We are experiencing troubled times. Europe is more affected than ever by events in its immediate neighbourhood, in the Arab World and in Africa. Longstanding conflicts from terrorism in Afghanistan and Pakistan to the alarming nuclear programmes in Iran and North Korea continue to challenge us. At the core of all these conflicts we find two types of states. Failing states and authoritarian regimes are located at opposite sides of the political spectrum. One is too weak, the other one confuses oppression with strength. But both contribute greatly to global insecurity and instability. These states are governed not by the rule of law but rather along the lines of “might is right”.

Freedom is not in contrast to stability. Free societies that embrace their diversity are even more stable than societies which are not free, but rigidly maintain an enforced uniformity. Instability and chaos are not the consequence of freedom, but the result of oppression and stagnation.

We work towards societies in which citizens are not objects of the state but individuals whose freedoms are guaranteed. We support democratic movements in their demand for a statehood in which power is not boundless but rather limited by a constitution.

Nation-building and promoting freer and more open societies are essential parts of Germany’s foreign policy. We are convinced that greater respect for freedom, democracy and the rule of law form the foundation for a peaceful future for the entire world community.

Promoting these values, promoting free and open societies, promoting nuclear disarmament and economic cooperation, in short: shaping globalisation means nurturing existing partnerships and friendships while also forging new partnerships. We do not diminish proven friendships when we seek new partners. Foreign policy is not a zero sum game. In the era of globalisation politics must keep advocating openness.

The historic developments in the Arab world are an opportunity for Europe to remake our ties with our neighbours. Jobs and prosperity must go hand in hand with political reform. Democracy must pay dividends in the everyday lives of people from all walks of society. That is why Germany has offered to establish a “partnership for transformation” with Egypt and Tunisia. We want to help create new and sustainable jobs, prepare free and fair elections, strengthen cultural dialogue.

Even after many years of iron rule, a dictatorship can be ended by brave men and women who take their future in their own hands. But it would be premature for us to celebrate the universal triumph of democracy.

On a global scale, authoritarian rule is still widespread. And we have to admit that our tool-box is limited when it comes to addressing this rule. Sanctions hurt, but it would be unrealistic to expect instant change. I would be interested in your views how to design sanctions that are smarter than what we have.

However, I am convinced that in most cases we must keep a door of dialogue open. When we cut off dialogue, we will cut off our means of interaction and influence.

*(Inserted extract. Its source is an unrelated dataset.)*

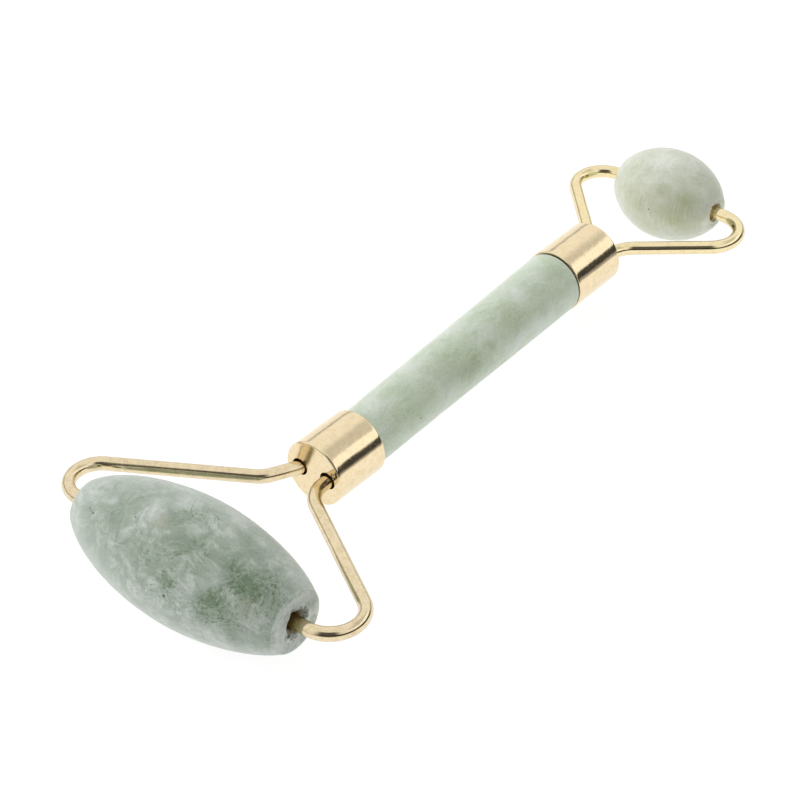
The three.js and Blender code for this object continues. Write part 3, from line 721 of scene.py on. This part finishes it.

Authoritarian regimes become most troubling when they seek to control nuclear weapons. Iran and North Korea are the most prominent examples. But they need to be put in a larger context. After ten years of stagnation, disarmament process has got off to a solid start in this new decade. Last year’s conference on nuclear non-proliferation in New York produced an agreement. The Convention on Cluster Munitions has come into force last summer. NATO made the goal of a world free of nuclear weapons part of its new strategy. The United States and Russia ratified a new START Treaty on reducing strategic nuclear weapons.

This is not only good news for you as experts. This is excellent news for mankind. Disarmament is as important a task for humanity as combating climate change.

Even in the hands of democracies nuclear weapons are not guaranteed to be safe from abuse or negligence. The German Government is pursuing a world free of nuclear weapons. This spring, ten members from across the globe came together for the first ministerial meeting of our Non-Proliferation and Disarmament Initiative here in Berlin. Within NATO, we want to include sub-strategic nuclear weapons in the next disarmament talks with Russia. Global Zero, a world freed from the nuclear threat, is our long-term goal. And we will always place these efforts in the larger context that includes conventional arms reduction.

Today in New York, Germany assumes the presidency of the Security Council for July. Our policy towards peace and security is deeply rooted in the United Nations. The answer to global challenges is a strong Europe within a strong United Nations based on strong international law. To retain its credibility as the cornerstone of international security and legitimacy, the United Nations needs to adapt to the realities of the 21st century. Africa, South America and Asia are not adequately represented in the United Nations Security Council.

I have only but touched on some of today’s imminent challenges to global security. In times marked by countless crises, we need to remember that probably the greatest European contribution to global security is peace in Europe itself.